Three GTA options ask for membership as part of the deal. Toronto School of Archery, running out of Etobicoke and East York since 1994, is built specifically around Olympic recurve progression under a coach who's received the Canadian Olympic Committee Coach Award, so if competitive shooting is the actual goal, not just trying the sport once, this is the program built for that path. Peel Archery Club in Brampton runs a full ladder from "Taste of Archery" through to a "High Performance" competition stream, with a "Fundamental Development" course bridging the two. York County Bowmen in Newmarket runs an 8-week beginner course plus private lessons, on 50 acres with both indoor and outdoor training space; private lessons run a $35 club booking fee plus a $40 coach fee, and the club also offers a dedicated youth development program.
And if standard target archery isn't actually what you're after, Silver Swords Armouries in Oakville teaches traditional and historical archery specifically, with 2-hour intro lessons and equipment rental included, appointment-only, 11 AM to 9:30 PM, six days a week. Heads up: all activities there are restricted to ages 18 and older.
What should I actually expect from a first lesson?
Expect a booking step before you shoot, and expect the first session to be about safety and basic handling, not tight groups.

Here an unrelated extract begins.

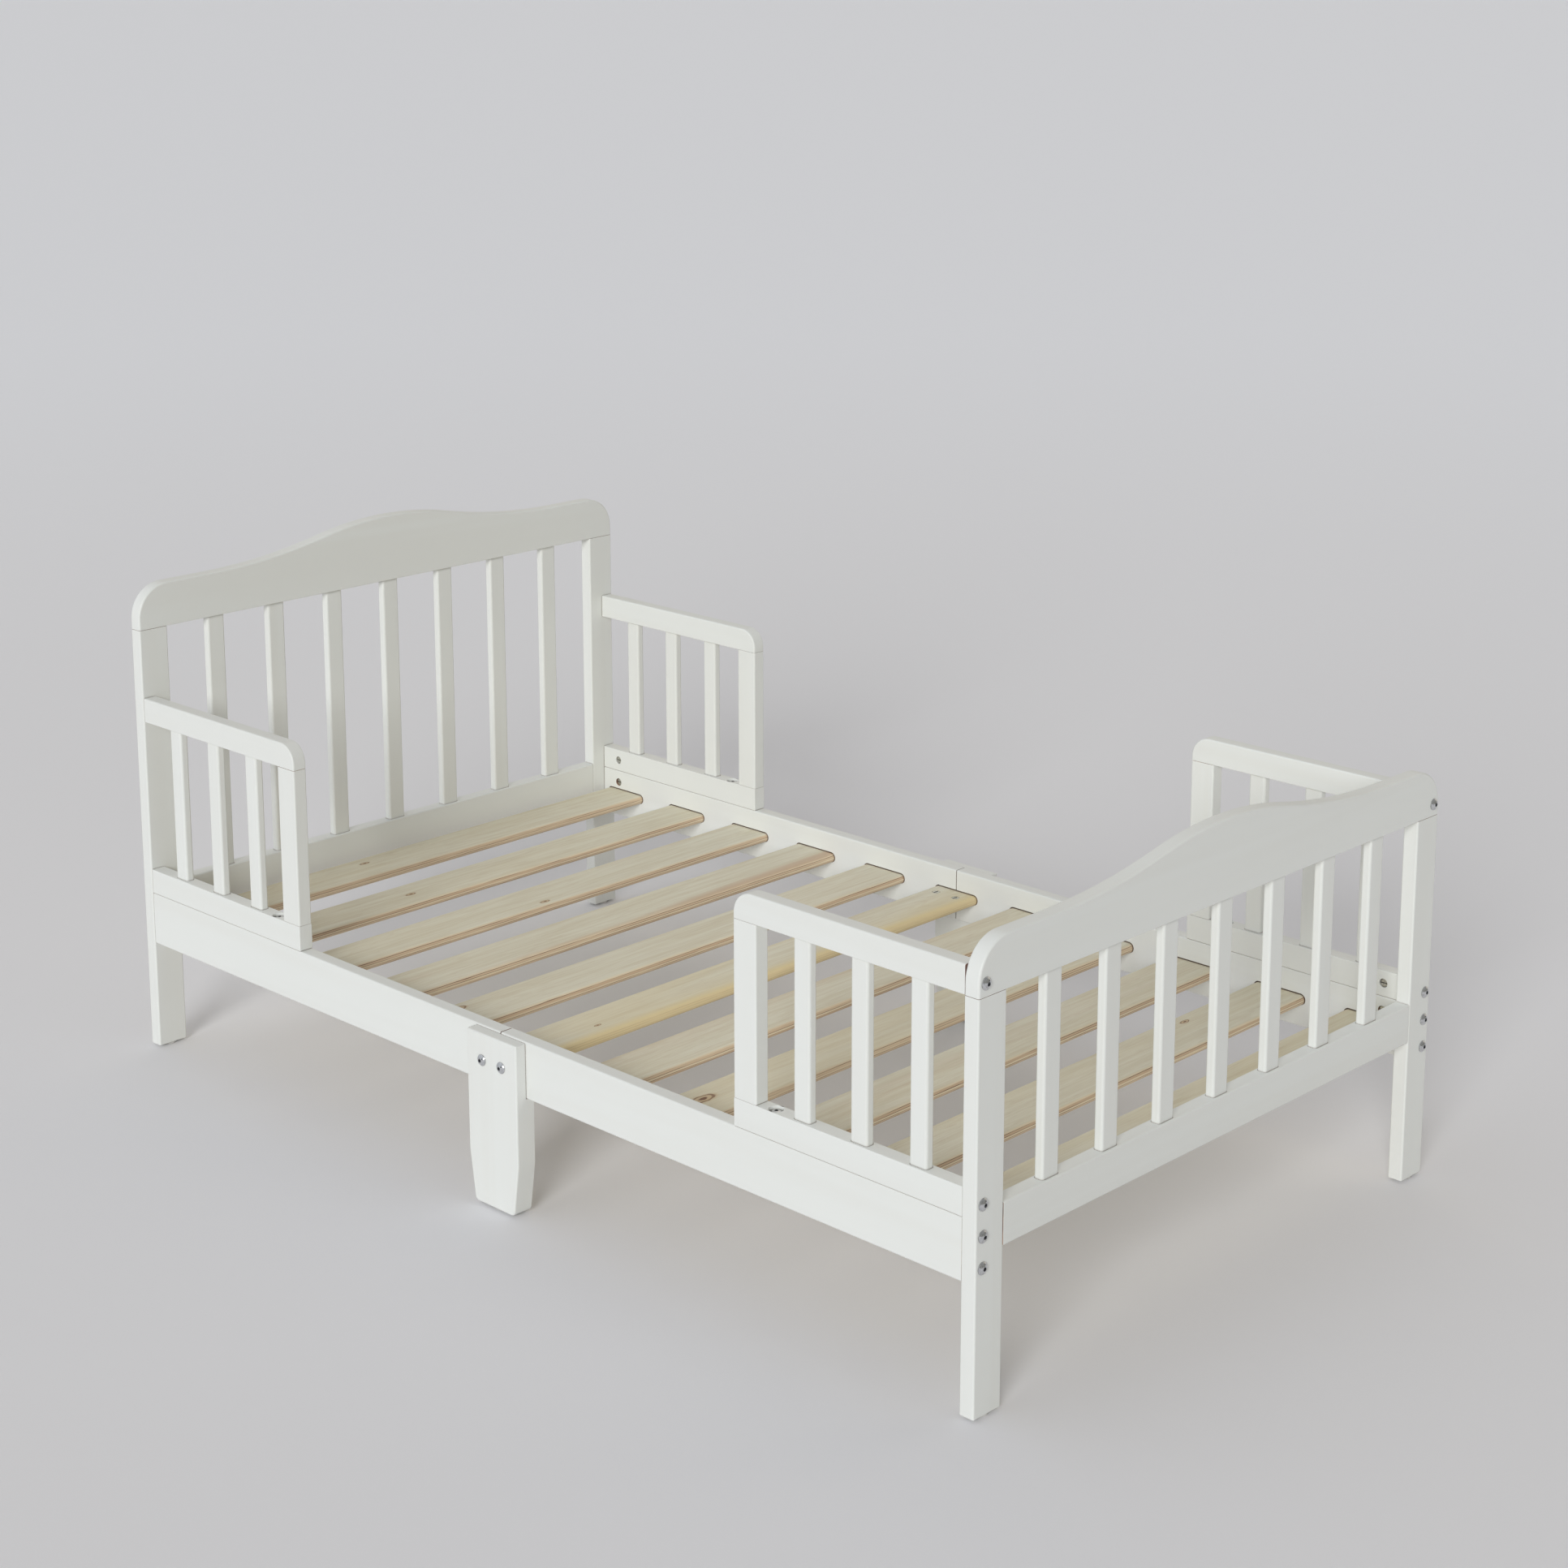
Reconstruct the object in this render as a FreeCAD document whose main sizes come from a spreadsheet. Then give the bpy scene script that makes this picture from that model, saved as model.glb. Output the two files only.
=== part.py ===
import FreeCAD, Part
import Sketcher
import math
import os
import re

# Toddler bed: two slatted end frames, split side rails with slots for the
# slats, four guards, two centre legs and the fittings that hold them.
# X runs along the bed with the headboard at -X, Y across it, Z up.
# The origin is on the floor under the middle of the bed. Millimetres.

Vector = FreeCAD.Vector
Rotation = FreeCAD.Rotation
Placement = FreeCAD.Placement

doc = FreeCAD.newDocument("ToddlerBed")
sheet = doc.addObject("Spreadsheet::Sheet", "Sizes")

DRIVING = [
    ("bed_length", 1360, "over the outer faces of both end frames"),
    ("bed_width", 778, "over the outer sides of the posts"),
    ("head_joint", 540, "height where the headboard top rail sits on its posts"),
    ("glide_height", 3, "floor glide under each post and leg"),
    ("glide_diameter", 16, "floor glide"),
    ("glide_bevel", 0.8, "floor glide's rims"),
    ("frame_thickness", 18, "boards of both end frames"),
    ("post_width", 40, "across the bed"),
    ("edge_round", 2, "softened long edges of boards"),
    ("end_rail_bottom", 168, "underside of the lower rails of the end frames"),
    ("end_rail_height", 45, "lower rails of the end frames"),
    ("shoulder_height", 55, "top rail at its flat shoulders"),
    ("shoulder_length", 104, "from the post's outer side to the foot of the hump"),
    ("crest_rise", 31, "hump above the shoulders"),
    ("crest_share", 0.37, "share of the two hump radii taken by the crest"),
    ("shoulder_radius", 42, "rounded outer corners of the top rails"),
    ("top_edge_round", 2.5, "softened outline of the top rails"),
    ("spindle_count", 7, "upright bars in each end frame"),
    ("spindle_width", 25, "end-frame bars"),
    ("spindle_thickness", 11, "all bars"),
    ("spindle_round", 3, "all bars"),
    ("spindle_end_gap", 61.5, "post to the nearest bar"),
    ("tenon_depth", 9, "bar ends let into the rails"),
    ("tenon_gap", 1, "room left above a bar"),
    ("mortise_gap", 0.15, "room round a bar end"),
    ("side_setback", 1, "side rails inside the posts' outer sides"),
    ("side_thickness", 18, "side rails and guards"),
    ("side_bottom", 139, "underside of the side rails"),
    ("side_height", 66, "side rails"),
    ("guard_length", 302, "from the post's face to the guard's free end"),
    ("guard_height", 250, "guard above the side rail"),
    ("guard_foot_height", 30.5, "bottom rail of a guard"),
    ("guard_top_height", 30, "top rail of a guard"),
    ("guard_corner", 24, "rounded free corner of a guard"),
    ("guard_end_width", 31.5, "end post of a guard"),
    ("guard_bar_count", 3, "bars in a guard"),
    ("guard_bar_width", 22, "bars in a guard"),
    ("guard_bar_gap", 48, "end post or bed post to the nearest bar"),
    ("slat_count", 11, "odd, so that one slat ties the middle"),
    ("slat_width", 69, "slats"),
    ("slat_thickness", 12, "slats"),
    ("slat_round", 5.5, "long edges of the slats"),
    ("slat_edge_flat", 1, "least flat left between a slat's rounded edges"),
    ("first_slat", 44.5, "post's face to the middle of the first slat"),
    ("slot_depth", 10, "slat slots in the side rails"),
    ("slot_gap", 1, "slot higher than the slat"),
    ("slat_end_gap", 0.5, "slat end to the bottom of its slot"),
    ("leg_width", 82, "centre legs"),
    ("leg_front", 14, "leg thickness outside the side rail"),
    ("leg_step", 11, "how far the leg steps in under the side rail"),
    ("leg_drop", 2, "leg top below the side rail top"),
    ("leg_taper", 8.5, "each side, at the floor"),
    ("leg_taper_height", 60, "above the glide"),
    ("leg_bend_radius", 70, "where the taper starts"),
    ("leg_toe_radius", 6, "bottom corners"),
    ("bolt_diameter", 6, "connector bolts"),
    ("bolt_length", 60, "under the head"),
    ("bolt_point", 0.8, "bolt's bevelled tip"),
    ("bolt_gap", 0.5, "bolt holes larger than the bolt"),
    ("head_diameter", 13, "domed bolt and screw heads"),
    ("head_height", 3.6, "domed heads"),
    ("head_rim", 0.9, "straight rim of a domed head"),
    ("socket_width", 4, "hexagon key size"),
    ("socket_depth", 2.3, "hexagon socket"),
    ("bolt_spread", 16, "side-rail bolts above and below the slats' middle"),
    ("top_bolt_rise", 13.5, "top bolts above the guard top rail's underside"),
    ("nut_diameter", 10, "barrel nuts"),
    ("nut_length", 14, "barrel nuts in rails"),
    ("slat_nut_length", 11, "barrel nuts in the middle slat"),
    ("nut_setback", 30, "post's face to the barrel nut's axis"),
    ("nut_gap", 0.2, "barrel nut holes larger than the nut"),
    ("nut_bevel", 0.5, "barrel nut's ends"),
    ("nut_slot_width", 1.4, "driver slot in a barrel nut's end"),
    ("nut_slot_depth", 1.2, "driver slot in a barrel nut's end"),
    ("thread_gap", 0.05, "barrel nut's cross hole larger than the bolt"),
    ("slat_nut_reach", 20, "side rail's inner face to the slat's barrel nuts"),
    ("leg_bolt_offset", 16, "leg bolts from the seam"),
    ("screw_diameter", 5, "guard screws"),
    ("screw_point", 2.5, "guard screw's bevelled tip"),
    ("screw_tip_gap", 2, "guard screw's tip above the slats' slots"),
    ("screw_inset", 51, "guard's free end to a guard screw"),
    ("counterbore_diameter", 16, "recess for a guard screw's head"),
    ("counterbore_depth", 5, "recess for a guard screw's head"),
    ("dowel_diameter", 8, "wooden dowels"),
    ("dowel_length", 30, "wooden dowels"),
    ("dowel_bevel", 1, "wooden dowels' ends"),
    ("dowel_gap", 0.1, "dowel holes larger than the dowel"),
    ("dowel_end_gap", 0.5, "dowel end to the bottom of its hole"),
    ("dowel_spread", 11, "paired dowels from their middle"),
    ("seam_dowel_spread", 20, "seam dowels from the slats' middle"),
    ("post_dowel_inset", 28, "post's outer side to its top dowel"),
]
for row, (alias, number, note) in enumerate(DRIVING, start=1):
    sheet.set(f"A{row}", note)
    sheet.set(f"B{row}", str(number))
    sheet.setAlias(f"B{row}", alias)
doc.recompute()
ALIASES = {alias for alias, number, note in DRIVING}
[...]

None of these programs publish a minute-by-minute breakdown of a first lesson, and I won't invent one for you. Here's what the listings do support: Canada Archery Online frames its lessons as instructor-led, and Hart House's multi-week structure exists precisely because nobody masters this in an afternoon. The same logic carries through the GTA programs, from Grand Archery's two-month starter package to York County Bowmen's 8-week course. Wear comfortable clothing, plan to be on your feet for most of the session, and let go of any expectation that you'll be stacking arrows in the gold on day one. You won't be. Nobody was.
Toronto proper's beginner lesson options
| Range | Lesson Format | Equipment Provided | Best Suited For |
|---|---|---|---|
| Canada Archery Online | Single lessons, all skill levels | No (BYO equipment) | A fast start at a known-cost range |
| Hart House Archery Club | 5-week structured sessions, Tue/Thu 5-8 PM | Yes, included | U of T-affiliated archers wanting real progression |
GTA beginner lesson options
| Range | Area | Lesson Format | Membership Required | Price |
|---|---|---|---|---|
| Grand Archery | North York | Starter package | No | $50 (2 months) |
| Solely Archery Club | Markham | Private + group courses | No | Contact for pricing |
| Shooting Academy Canada Ltd. | Scarborough | Specialty + draw-weight lessons | No | $149-$219 |
| Toronto School of Archery | Etobicoke & East York | Olympic recurve progression | Yes | Not published |
| Peel Archery Club | Brampton | Taste of Archery through High Performance | Yes | Not published |
| York County Bowmen | Newmarket | 8-week course + private lessons | Yes | Private lessons: $35 booking fee + $40 coach fee |
| Silver Swords Armouries | Oakville | 2-hour historical intro | No | Contact for pricing (18+ only) |
So where do you start?
If speed matters most, call Canada Archery Online or Grand Archery and book the earliest lesson they'll give you. You could be shooting within the week. If you want the structured multi-week route and have any connection to the University of Toronto, Hart House's 5-week program is the deeper option, and it has more than a century of history behind it. And if competitive shooting is genuinely the goal rather than just a first try, Toronto School of Archery and Peel Archery Club are the two built for that path specifically. Either way, the path is the same: one phone call, one booked session, and you're an archer in training.